Why trend data matters
Suppose the raw timeline says the gap is closable. That still may not be enough.
If recent sessions show stagnant or declining accuracy while the student is still more than 10 points from the target, the plan should not confidently say "on track" just because the calendar calculation works.
This matters in reading because short-term score movement can be noisy. One familiar passage can inflate accuracy. One dense poem can depress it. The engine looks for enough recent evidence before treating movement as reliable.
What parents should do with the number
If your child needs a 10 point reading lift, use the velocity estimate as a planning reality check.

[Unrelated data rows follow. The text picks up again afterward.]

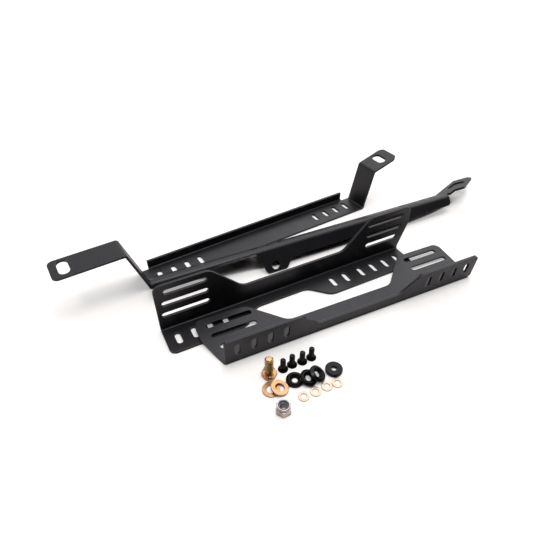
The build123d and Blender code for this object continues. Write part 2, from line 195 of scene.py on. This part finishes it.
# %% [markdown]
# Powder coat is sprayed dry and melted on. It lies in tiny waves like the skin of an orange, its
# colour and gloss wander slightly over a large sheet, and dust settles on it. All three are noise
# textures at three scales, and plating and plastic use them too. They read Object coordinates, so
# the grain is the same size on a long rail and on a short tab, and it doesn't stretch.

# %% Node group: sprayed surface
DUST_SCALE = 1000.0
DUST_BEGINS = 0.62
DUST_FULL = 0.78


def sprayed_group():
    group = bpy.data.node_groups.new("sprayed surface", "ShaderNodeTree")
    for name in ("Peel Scale", "Drift Scale"):
        group.interface.new_socket(name, in_out="INPUT", socket_type="NodeSocketFloat")
    for name in ("Peel", "Drift", "Speck"):
        group.interface.new_socket(name, in_out="OUTPUT", socket_type="NodeSocketFloat")
    start = group.nodes.new("NodeGroupInput")
    end = group.nodes.new("NodeGroupOutput")
    place = group.nodes.new("ShaderNodeTexCoord")
    peel = put(group, "ShaderNodeTexNoise", detail=2.0, roughness=0.45)
    drift = put(group, "ShaderNodeTexNoise", detail=3.0, roughness=0.6)
    speck = put(group, "ShaderNodeTexNoise", scale=DUST_SCALE, detail=1.0, roughness=0.5)
    for noise in (peel, drift, speck):
        join(group, place.outputs["Object"], noise.inputs["Vector"])
    join(group, start.outputs["Peel Scale"], peel.inputs["Scale"])
    join(group, start.outputs["Drift Scale"], drift.inputs["Scale"])
    join(group, peel.outputs["Fac"], end.inputs["Peel"])
    join(group, drift.outputs["Fac"], end.inputs["Drift"])
    dust = remap(group, speck.outputs["Fac"], DUST_BEGINS, DUST_FULL, 0.0, 1.0)
    join(group, dust, end.inputs["Speck"])
    return group


SPRAYED = sprayed_group()
print("group", SPRAYED.name)

# %% [markdown]
# A material starts from a name, how metallic it is, its gloss and the tint of its gloss, and takes
# its colour, roughness and bump from the groups. Metals keep Metallic at 1. Paint, plastic and the
# dark film on the screws keep it at 0. Noise seldom leaves the middle of its range, so the
# roughness is spread over that middle only.

# %% Helpers: a bare material, its roughness and its bump
NOISE_LOW = 0.3
NOISE_HIGH = 0.7


def bare_material(name, metallic=0.0, specular=0.5, tint=(1.0, 1.0, 1.0)):
    material = bpy.data.materials.new(name)
    material.use_nodes = True
    tree = material.node_tree
    shader = tree.nodes["Principled BSDF"]
    shader.inputs["Metallic"].default_value = metallic
    shader.inputs["Specular IOR Level"].default_value = specular
    shader.inputs["Specular Tint"].default_value = (*tint, 1.0)
    return material, tree, shader


def roughen(tree, noise, smooth, rough, shader):
    spread = remap(tree, noise, NOISE_LOW, NOISE_HIGH, smooth, rough)
    join(tree, spread, shader.inputs["Roughness"])


def bump(tree, height, normal, strength, depth, shader):
    """Bump on top of the soft-edge normal."""
    made = put(tree, "ShaderNodeBump", strength=strength, distance=depth)
    join(tree, height, made.inputs["Height"])
    join(tree, normal, made.inputs["Normal"])
    join(tree, made.outputs["Normal"], shader.inputs["Normal"])


# %% [markdown]
# The four brackets are black powder coat of about half gloss. Black isn't zero: the coat gives back
# less than a hundredth of the light as colour, a touch bluer where it drifts, and its sheen leans to
# violet. Grey specks of dust lie on it. Along the edges a lighter grey is painted in, a painted
# highlight for the thin line of light that the edges catch.

# %% Material: powder coat
COAT_DARK = (0.003, 0.003, 0.0038)
COAT_LIGHT = (0.006, 0.0058, 0.0072)
# The next colour is a painted highlight, laid along every edge in place of the light the edges catch.
COAT_EDGE_HIGHLIGHT = (0.20, 0.197, 0.205)
COAT_DUST = (0.05, 0.048, 0.052)
COAT_SHEEN = (0.94, 0.91, 1.0)
COAT_SMOOTH = 0.36
COAT_ROUGH = 0.46


def powder_coat():
    material, tree, shader = bare_material("powder coat", tint=COAT_SHEEN)
    skin = put_group(tree, SPRAYED, peel_scale=1100.0, drift_scale=11.0)
    edge = put_group(tree, SOFT_EDGES, width=0.7 * MM)
    colour = blend_colours(tree, skin.outputs["Drift"], COAT_DARK, COAT_LIGHT)
    # Painted highlight: a lighter grey along the edges.
    colour = blend_colours(tree, edge.outputs["Edge"], colour, COAT_EDGE_HIGHLIGHT)
    colour = blend_colours(tree, skin.outputs["Speck"], colour, COAT_DUST)
    join(tree, colour, shader.inputs["Base Color"])
    roughen(tree, skin.outputs["Drift"], COAT_SMOOTH, COAT_ROUGH, shader)
    bump(tree, skin.outputs["Peel"], edge.outputs["Normal"], 0.25, 0.12 * MM, shader)
    return material


# %% [markdown]
# The bolt, the nut, their washers and the spacers are zinc plated. A passivated plate carries a film
# so thin that its colour shifts with its thickness, between straw, amber, rose and pale green on the
# bolt. It follows how the bath drained off, so a soft noise through a colour ramp comes close. The
# washers and spacers have one dull pair of tints each, and the nut has plain silver zinc. Along the
# edges of each a painted rim stands in for light and shade: a lighter painted highlight on the bolt,
# the nut and the washers, and a brown painted shade on the spacers.

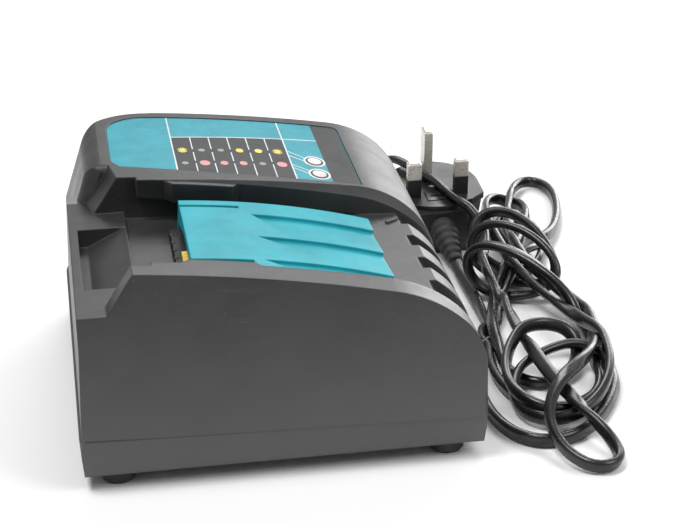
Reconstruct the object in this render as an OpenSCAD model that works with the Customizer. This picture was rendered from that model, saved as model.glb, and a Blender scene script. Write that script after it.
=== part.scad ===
// Slide-in battery charger with a sprung terminal cover, mains lead and three-pin plug.
// Millimetres. +X is the way a battery slides in, +Y is the label side, +Z is up.
// The origin is at floor level, under the middle of the case.

/* [Case] */
// Length of the case along the battery slide
case_l = 150; // [146:1:156]
// Width of the case, from the battery side to the label side
case_w = 190; // [184:1:200]
// Height of the crest of the top above the floor
case_h = 84; // [82:0.5:90]
// Gap that the feet leave under the case
floor_gap = 6; // [5:0.5:8]
// Height of the parting line at the rear end
part_rear_z = 22; // [19:0.5:24]
// Height of the parting line at the front end
part_front_z = 17.7; // [16:0.1:19]
// Thickness of the moulded walls
wall = 2.5; // [2:0.1:3]
// Radius of the nose of the bay side
bay_nose_r = 27.5; // [24:0.5:30]
// Radius of the nose of the label side
block_nose_r = 31.3; // [28:0.1:34]
// How far the rear end draws in below its knee
rear_draw = 2.2; // [1:0.1:3]
// Height of the knee in the rear end of the label side
rear_knee_z = 56; // [52:1:60]
// Lean of the rear end of the label side above its knee, in degrees
rear_lean = 18.5; // [14:0.5:22]
// Radius of the rounding at the top of the leaning rear end
rear_top_r = 9; // [7:0.5:10]
// Radius of the rear end's corner beside the bay
rear_near_r = 7; // [5:0.5:9]
// How far the long sides lean in at the crest
side_lean = 3.6; // [2:0.1:5]
// How far the long sides of the lower case draw in at the bottom
base_draw = 4; // [2:0.5:6]
// Plan radius of the rear corner on the label side
rear_corner_r = 28; // [20:1:32]
// Plan radius of the front corner on the label side
front_corner_r = 18; // [12:1:24]
// Plan radius of the two corners on the battery side
near_corner_r = 3; // [2:0.5:6]
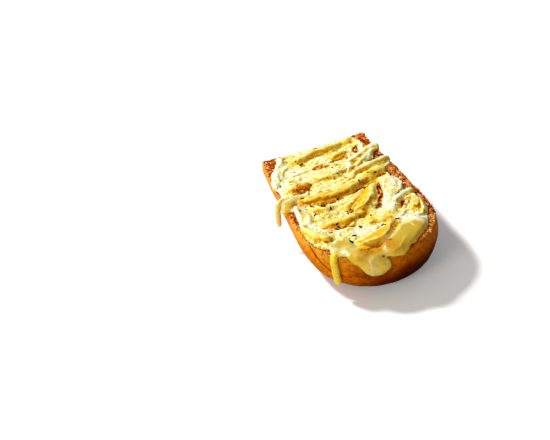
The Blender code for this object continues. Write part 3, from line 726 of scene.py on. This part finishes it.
def toast_material():
    """The toasted face: a grain of pale, orange and dark brown crumbs, with painted shade in its hollows."""
    made, tree, shader = new_material("toasted_face", 0.02, 0.8)
    paler = own_value(tree, "paler")
    toasted = layered(tree, TOAST_ORANGE, noise_of(tree, 6, 2), 0.38, 0.62, TOAST_BROWN)
    toasted = blend(tree, times(tree, paler, 0.8), toasted, TOAST_TAN)
    # Painted shade: darker in the hollows of the toasted face
    dark = swayed(tree, own_value(tree, "hollow"), noise_of(tree, 1.2, 3), 1.6)
    toasted = layered(tree, toasted, dark, -0.25, 0.3, blend(tree, paler, PAINTED_SHADE_BROWN, PAINTED_SHADE_TAN))
    pale, tone = specks(tree, 1.1, 0.22, 0.25)
    granules = blend(tree, tone, GRANULE_PALE, GRANULE_ORANGE)
    colour = blend(tree, times(tree, pale, 0.85), toasted, granules)
    tree.links.new(colour, shader.inputs["Base Color"])
    bump(tree, shader, grain(tree, 0.9, 0.5), 0.8, 0.5)
    return made


def crumb_material():
    """The cut end: soft pale crumb, toasted orange towards the face and the crust, with painted shade in its
    pores.
    """
    made, tree, shader = new_material("bread_crumb", 0.5, 0.75)
    skin = own_value(tree, "near_skin")
    pale = blend(tree, noise_of(tree, 5, 3), CRUMB_CREAM, CRUMB_BUFF)
    # Painted shade: darker in the pores
    shaded = layered(tree, pale, own_value(tree, "hollow"), 0.05, 0.6, PORE_PAINTED_SHADE)
    toasted = layered(tree, shaded, skin, 0.35, 1.0, SKIN_ORANGE)
    dots = specks(tree, 1.2, 0.3, 0.3)[0]
    colour = blend(tree, times(tree, dots, between(tree, skin, 0.1, 0.8)), toasted, SKIN_BROWN)
    tree.links.new(colour, shader.inputs["Base Color"])
    soften(shader, 0.1, (1.0, 0.7, 0.4), 2)
    bump(tree, shader, grain(tree, 0.8, 0.5), 0.7, 0.4)
    return made


def skin_distance(places):
    """Roughly how far inside the crust a point of the cut end lies."""
    across = np.abs(places[:, 0]) / CRUMB_HALF_WIDTH
    down = np.clip(-places[:, 2] / ROLL_DEPTH, 0, 1)
    return (1 - np.maximum(across, down)) * ROLL_DEPTH


def assign_faces(bread, on_face, on_end):
    """Gives each face of the mesh the crust, the toast or the crumb, by where its first corner lies."""
    polygons = bread.data.polygons
    starts = np.empty(len(polygons), dtype=int)
    corners = np.empty(len(bread.data.loops), dtype=int)
    polygons.foreach_get("loop_start", starts)
    bread.data.loops.foreach_get("vertex_index", corners)
    first = corners[starts]
    slots = np.where(on_face[first] > 0.5, 1, np.where(on_end[first] > 0.5, 2, 0))
    polygons.foreach_set("material_index", slots)


def drawn_place(draw, field):
    """A random place in a field."""
    return draw.uniform(*field[:2]), draw.uniform(*field[2:])


def crumb_pores(places):
    """How deep the pores of the cut end are at each point, in millimetres."""
    draw = random.Random(5)
    depths = np.zeros(len(places))
    for _ in range(PORES):
        radius = 0.6 + 1.3 * draw.random() ** 3
        turn = draw.uniform(0, math.pi)
        offset = places[:, [0, 2]] - drawn_place(draw, END_FIELD)
        along = offset @ (math.cos(turn), math.sin(turn))
        across = offset @ (-math.sin(turn), math.cos(turn))
        gap = (along / radius) ** 2 + (across / (radius * draw.uniform(0.5, 0.95))) ** 2
        depths = np.maximum(depths, radius * PORE_DEPTH * np.clip(1 - gap, 0, 1))
    return depths


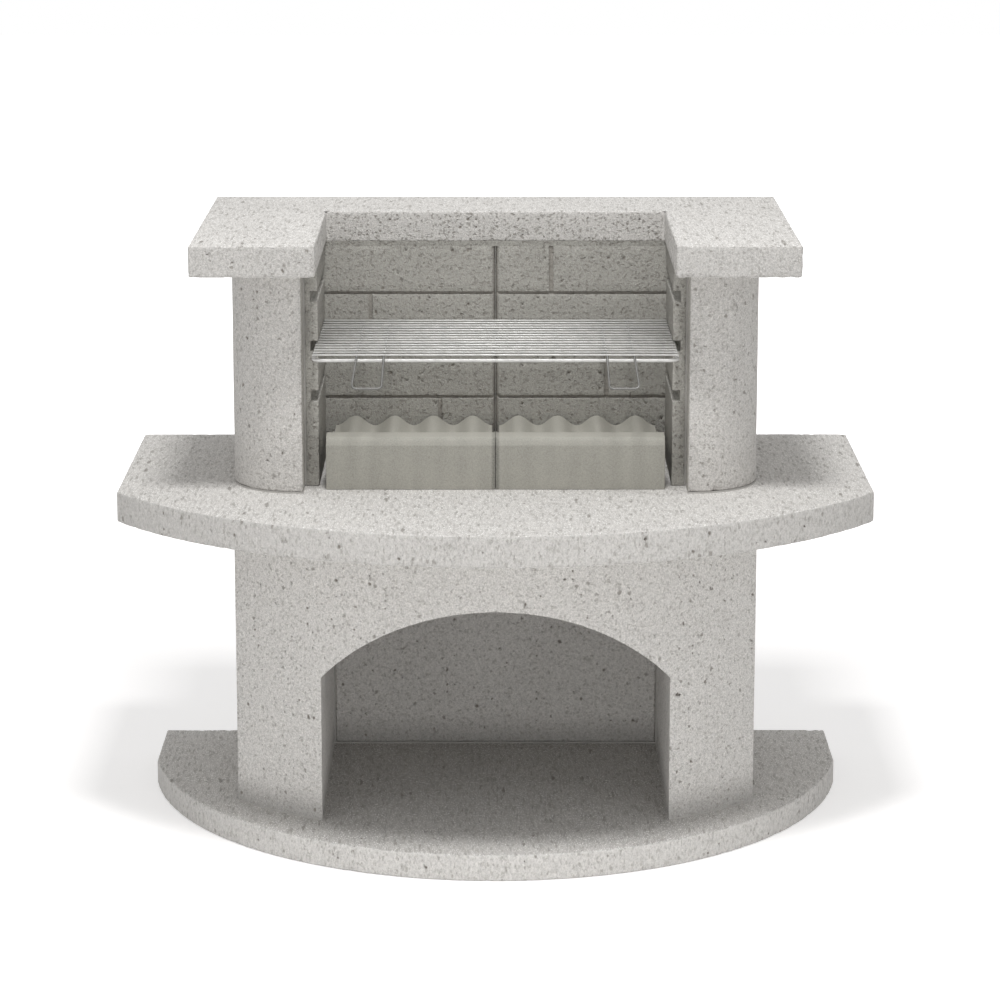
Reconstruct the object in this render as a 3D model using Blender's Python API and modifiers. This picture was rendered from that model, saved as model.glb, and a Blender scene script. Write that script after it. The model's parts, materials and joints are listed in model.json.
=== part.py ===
"""Outdoor masonry barbecue: precast blocks bonded on a round-fronted slab, a fireclay-lined
fire chamber with two ribbed charcoal trays, and a wire rack that slides in grooves.

Metres, +Z up. The origin is on the ground, at the middle of the footprint. The front faces -Y.
Depths are measured forward from the flat rear plane that all the blocks share.
"""
import math

import bmesh
import bpy
from mathutils import Matrix, Vector

# Fits and edges
GAP = 0.0003              # space left between two pieces that touch
JOINT = 0.002             # space between two bonded blocks, filled by an adhesive bed
BED_RECESS = 0.003        # adhesive held back from the visible faces
EDGE_ROUND = 0.002        # rounded arris of every precast block
OVERRUN = 0.010           # how far a cutter runs past the face that it opens

# Lower body with the wood store
BODY_HALF = 0.3935        # half the outer width, shared with the columns above
BODY_HEIGHT = 0.443
BODY_SIDE = 0.393         # rear plane to the corners of the bowed front
BOW_RISE = 0.166          # how far the middle of the front stands forward of its corners
FRONT_WALL = 0.070        # thickness of the bowed wall
STORE_HALF = 0.260        # half the width of the arch and of the store behind it
LOWER_BACK_WALL = 0.080
ARCH_SPRING = 0.220       # foot of the wall to the spring of the arch
ARCH_RISE = 0.1165

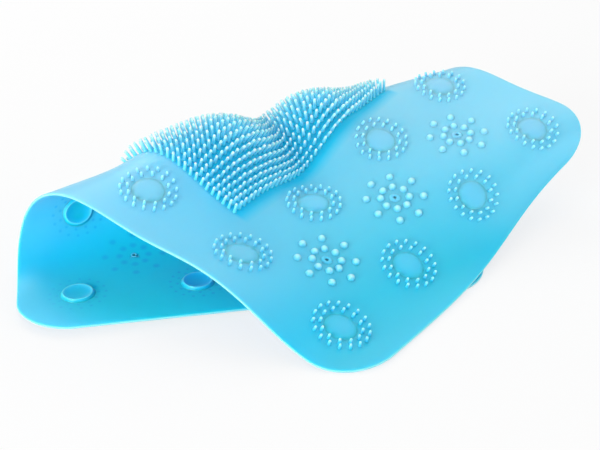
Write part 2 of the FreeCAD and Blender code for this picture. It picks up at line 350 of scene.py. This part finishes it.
def sheet(material):
    """The bare sheet: two skins, a round edge between them and the drain holes through both."""
    edge_radius = THICKNESS / 2
    bm = bmesh.new()
    bmesh.ops.create_grid(bm, x_segments=1, y_segments=1, size=0.5)
    bmesh.ops.scale(bm, verts=bm.verts, vec=(WIDTH - THICKNESS, LENGTH - THICKNESS, 1))
    bmesh.ops.bevel(bm, geom=bm.verts[:], offset=CORNER - edge_radius, offset_type="OFFSET",
                    profile=0.5, segments=CORNER_STEPS, affect="VERTICES", material=-1)
    for axis, size in ((0, WIDTH), (1, LENGTH)):
        normal = [0, 0, 0]
        normal[axis] = 1
        for k in range(1, round(size / CELL)):
            place = [0, 0, 0]
            place[axis] = k * CELL - size / 2
            bmesh.ops.bisect_plane(bm, geom=bm.verts[:] + bm.edges[:] + bm.faces[:],
                                   plane_co=place, plane_no=normal, dist=1e-6)
    border = [vert for vert in bm.verts if vert.is_boundary]
    bmesh.ops.remove_doubles(bm, verts=border, dist=SHORT_EDGE)
    cut_drains(bm)
    rim = [edge for edge in bm.edges if edge.is_boundary]
    lower = bmesh.ops.duplicate(bm, geom=bm.verts[:] + bm.edges[:] + bm.faces[:])["geom"]
    bmesh.ops.translate(bm, vec=(0, 0, -THICKNESS),
                        verts=[item for item in lower if isinstance(item, bmesh.types.BMVert)])
    for k in range(EDGE_STEPS):
        now, then = (edge_radius * sin(pi * (k + j) / EDGE_STEPS) for j in (0, 1))
        drop = edge_radius * (cos(pi * (k + 1) / EDGE_STEPS) - cos(pi * k / EDGE_STEPS))
        strip = bmesh.ops.extrude_edge_only(bm, edges=rim)["geom"]
        rim = [item for item in strip if isinstance(item, bmesh.types.BMEdge)]
        for vert in {vert for edge in rim for vert in edge.verts}:
            vert.co += outward(vert.co) * (then - now) + Vector((0, 0, drop))
    bmesh.ops.remove_doubles(bm, verts=bm.verts, dist=1e-5)
    bmesh.ops.recalc_face_normals(bm, faces=bm.faces)
    # The sheet's painted highlight lies along the middle of its round edge
    finished("sheet", bm, material, lambda height: sin(pi * height))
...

If they are below 70%, a 10 point lift can be plausible in roughly a month when the missed marks are concentrated in fixable foundations and practice is consistent.
If they are already in the 70-85% range, expect closer to five weeks, and expect the plan to become more skill-specific.
If they are already above 85%, treat 10 points as a longer precision project. At that stage, the work is less about "learning reading" and more about tightening the last marks.
What makes iClass different here
Most tutoring plans answer feasibility with a timetable: how many lessons, how many worksheets, how many weeks until the exam.
iClass answers it with evidence. The engine looks at current accuracy, target accuracy, weeks left, recent trend, skill coverage, and policy guardrails. It can then say whether the target looks on track, at risk, not feasible, or still needs more data.
A 10 point lift in reading is possible in the right conditions. But the timeline is not the same for every student, and it gets harder as accuracy rises. The feasibility engine exists so iClass can say that clearly, early, and with enough evidence for parents to make better decisions.